Disability Benefit ‘Under Threat’
Union officials have warned a review of the way industrial injury benefits are paid could lead to cutbacks. The UK Government is to begin a consultation into the future of the scheme, which is paid to 350,000 people across the UK.
Union officials fear they could be scrapped, and said any cutbacks would be “a major blow”.
The Department for Work and Pensions (DWP) said the review was about making sure it provided the right support.
The current state-funded scheme was introduced in 1948 and provides benefits for people disabled by an accident at work or as a result of an occupational disease.
They cover more than 70 types of illness, including deafness and repetitive strain injury, and are operated on a ‘no-fault’ basis, meaning the employee does not have to prove the negligence of the employer.
The DWP said the review was part of the UK Government’s commitment to help people move off benefits and back into work, and would look at the over-all purpose of the scheme and ask whether employers should do more to reduce risks.
But some unions are concerned it could lead to the benefits being scrapped.
Bleddyn Hancock, General Secretary of NACODS in Wales, said the National Insurance fund was showing a surplus and there was no need for any cutback.
He said people had to go through a medical examination to qualify for them.
“These are benefits that we’ve paid for, we’ve had to work for them, people have paid into national insurance,” he said.

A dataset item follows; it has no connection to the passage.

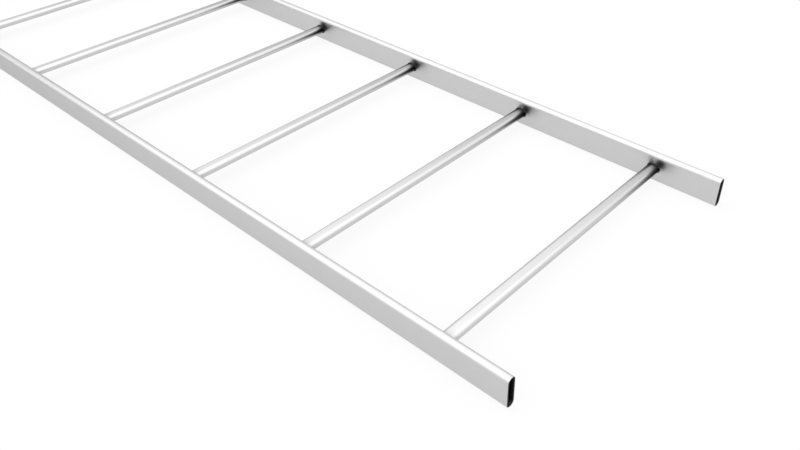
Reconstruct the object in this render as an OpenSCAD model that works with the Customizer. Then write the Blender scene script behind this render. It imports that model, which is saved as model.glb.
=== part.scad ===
// Cable ladder section: two flat-oval tubular side rails joined by flat-oval tubular rungs, each
// rung butted square against the rails' inner faces and fillet-welded all round at both ends.
// Millimetres. X runs along the rails to the front end, Y across to the left rail and Z up. The
// origin is the middle of the ladder's footprint, on the plane that the rails lie on.

/* [Ladder] */
// Overall width, over the outer faces of the two rails
ladder_width = 600; // [200:10:900]
// Number of rungs
rung_count = 10; // [2:1:18]
// Distance from one rung's centre to the next
rung_spacing = 300; // [150:10:400]
// Length of rail past the centre of the first rung, at the front end
front_overhang = 125; // [50:5:250]
// Length of rail past the centre of the last rung, at the back end
back_overhang = 175; // [50:5:250]

/* [Side rails] */
// Height of a rail, over its domed top and bottom edges
rail_height = 56; // [45:1:120]
// Thickness of a rail, over its two flat sides
rail_thickness = 15; // [10:0.5:25]
// Wall thickness of a rail
rail_wall = 2; // [1.2:0.1:4]

/* [Rungs] */
// Width of a rung along the ladder, over its two rounded edges
rung_width = 24; // [20:1:40]
// Height of a rung, over its flat top and bottom
rung_height = 15; // [10:0.5:18]
// Wall thickness of a rung
rung_wall = 1.5; // [1:0.1:3]
// Leg of the fillet weld that runs round each end of a rung
weld_leg = 2; // [1:0.5:4]

/* [Hidden] */

rail_length = front_overhang + (rung_count - 1) * rung_spacing + back_overhang;
rail_offset = (ladder_width - rail_thickness) / 2;
first_rung_x = rail_length / 2 - front_overhang;
rung_length = ladder_width - 2 * rail_thickness;
rung_z = rail_height / 2;

// How far a cutting shape runs past the face that it cuts
cut_margin = 1;
$fn = 96;

// The left rail is on side 1 and the right rail on side -1; rungs are numbered from the front end
function side_name(side) = side > 0 ? "left" : "right";
function two_digits(number) = str(number < 10 ? "0" : "", number);
function rail_name(side) = str("side_rail_", side_name(side));
function rung_name(number) = str("rung_", two_digits(number));
function weld_name(number, side) = str("weld_", two_digits(number), "_", side_name(side));
function rung_x(number) = first_rung_x - (number - 1) * rung_spacing;

// Flat oval centred on the origin: straight along the first axis and closed by two half rounds
module flat_oval(length, width) {
    straight = length - width;
    square([straight, width], center = true);
    for (end = [-1, 1])
        translate([end * straight / 2, 0])
            circle(d = width);
}

// Hollow flat-oval tube along Z, centred on the origin
module flat_oval_tube(length, width, wall, tube_length) {
    difference() {
        linear_extrude(tube_length, center = true)
            flat_oval(length, width);
        linear_extrude(tube_length + 2 * cut_margin, center = true)
            flat_oval(length - 2 * wall, width - 2 * wall);
    }
}

// Section through the weld: one leg out along the rail's face, the other up the tube that it joins
module weld_section() {
    polygon([[0, 0], [weld_leg, 0], [0, weld_leg]]);
}

// Fillet weld round the foot of a flat-oval tube that stands on the plane z = 0
module weld_ring(length, width) {
    straight = length - width;
    for (end = [-1, 1]) {
        translate([end * straight / 2, 0, 0])
            rotate([0, 0, -90 * end])
                rotate_extrude(angle = 180)
                    translate([width / 2, 0])
                        weld_section();
        rotate([90, 0, 90 * end])
            translate([width / 2, 0, 0])
                linear_extrude(straight, center = true)
                    weld_section();
    }
}

// Side rail, standing on its lower domed edge
module side_rail(side) {
    color("gainsboro")
        translate([0, side * rail_offset, rail_height / 2])
            rotate([0, 90, 0])
                flat_oval_tube(rail_height, rail_thickness, rail_wall, rail_length);
}

// Rung between the rails' inner faces, at the middle of their height
module rung(number) {
    color("silver")
        translate([rung_x(number), 0, rung_z])
            rotate([90, 0, 0])
                flat_oval_tube(rung_width, rung_height, rung_wall, rung_length);
}

// Weld between one end of a rung and the rail on that side
module weld(number, side) {
    color("darkgray")
        translate([rung_x(number), side * rung_length / 2, rung_z])
            rotate([90 * side, 0, 0])
                weld_ring(rung_width, rung_height);
}

for (side = [1, -1])
    side_rail(side);
for (number = [1:rung_count])
    rung(number);
for (number = [1:rung_count], side = [1, -1])
    weld(number, side);
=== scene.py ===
import math

import bmesh
import bpy
from mathutils import Euler, Matrix, Vector


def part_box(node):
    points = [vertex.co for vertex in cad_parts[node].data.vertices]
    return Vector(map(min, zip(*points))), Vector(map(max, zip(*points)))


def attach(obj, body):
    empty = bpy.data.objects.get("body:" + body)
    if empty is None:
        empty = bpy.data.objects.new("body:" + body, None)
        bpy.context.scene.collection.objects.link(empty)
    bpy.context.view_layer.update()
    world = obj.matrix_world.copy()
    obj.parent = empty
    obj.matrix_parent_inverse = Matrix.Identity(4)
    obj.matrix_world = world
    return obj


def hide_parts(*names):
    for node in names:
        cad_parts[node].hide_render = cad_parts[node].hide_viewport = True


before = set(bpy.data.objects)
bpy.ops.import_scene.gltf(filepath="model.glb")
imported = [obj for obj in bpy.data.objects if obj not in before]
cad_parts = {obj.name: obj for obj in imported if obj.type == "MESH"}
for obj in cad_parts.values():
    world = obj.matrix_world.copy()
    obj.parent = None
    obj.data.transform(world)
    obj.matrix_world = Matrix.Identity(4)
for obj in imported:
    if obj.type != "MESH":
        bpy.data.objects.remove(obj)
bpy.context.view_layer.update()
print("frame loaded")

railNames = sorted(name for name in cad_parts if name.startswith("side_rail_"))
rungNames = sorted(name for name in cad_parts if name.startswith("rung_"))
weldNames = sorted(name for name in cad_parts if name.startswith("weld_"))


def nodeCentre(node):
    low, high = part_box(node)
    return (low + high) / 2


def nodeSize(node):
    low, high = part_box(node)
    return high - low


railSize = nodeSize(railNames[0])
rungSize = nodeSize(rungNames[0])
firstRung = nodeCentre(rungNames[0])
rungSpacing = firstRung.x - nodeCentre(rungNames[1]).x
innerFaceY = rungSize.y / 2
rungStraight = (rungSize.x - rungSize.z) / 2  # half of a rung's flat, between its two half rounds
millimetres = 1000.0
smoothAngle = 40


def newPiece(name, build, materials):
    # faces outwards, smooth except at sharp edges, place kept in the mesh
    bmesh.ops.recalc_face_normals(build, faces=build.faces)
    mesh = bpy.data.meshes.new(name)
    build.to_mesh(mesh)
    build.free()
    for polygon in mesh.polygons:
        polygon.use_smooth = True
    mesh.set_sharp_from_angle(angle=math.radians(smoothAngle))
    for material in materials:
        mesh.materials.append(material)
    piece = bpy.data.objects.new(name, mesh)
    bpy.context.scene.collection.objects.link(piece)
    return piece


def standFor(piece, node):
    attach(piece, "root")
    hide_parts(node)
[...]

“How would we feel if we had paid our house insurance, and a month afterwards it burns down and the insurance company says, ‘We’ve changed our minds, we’re not giving you the money now’?”
A spokesman for the DWP insisted the review was not about scrapping the benefits, but about making sure it provided the right support for people who used it.
At present, claimants do not automatically have access to support services to help them back to work, education or training.
A possible outcome of the review could be to make sure claimants have access to the services, or are offered re-training, he added.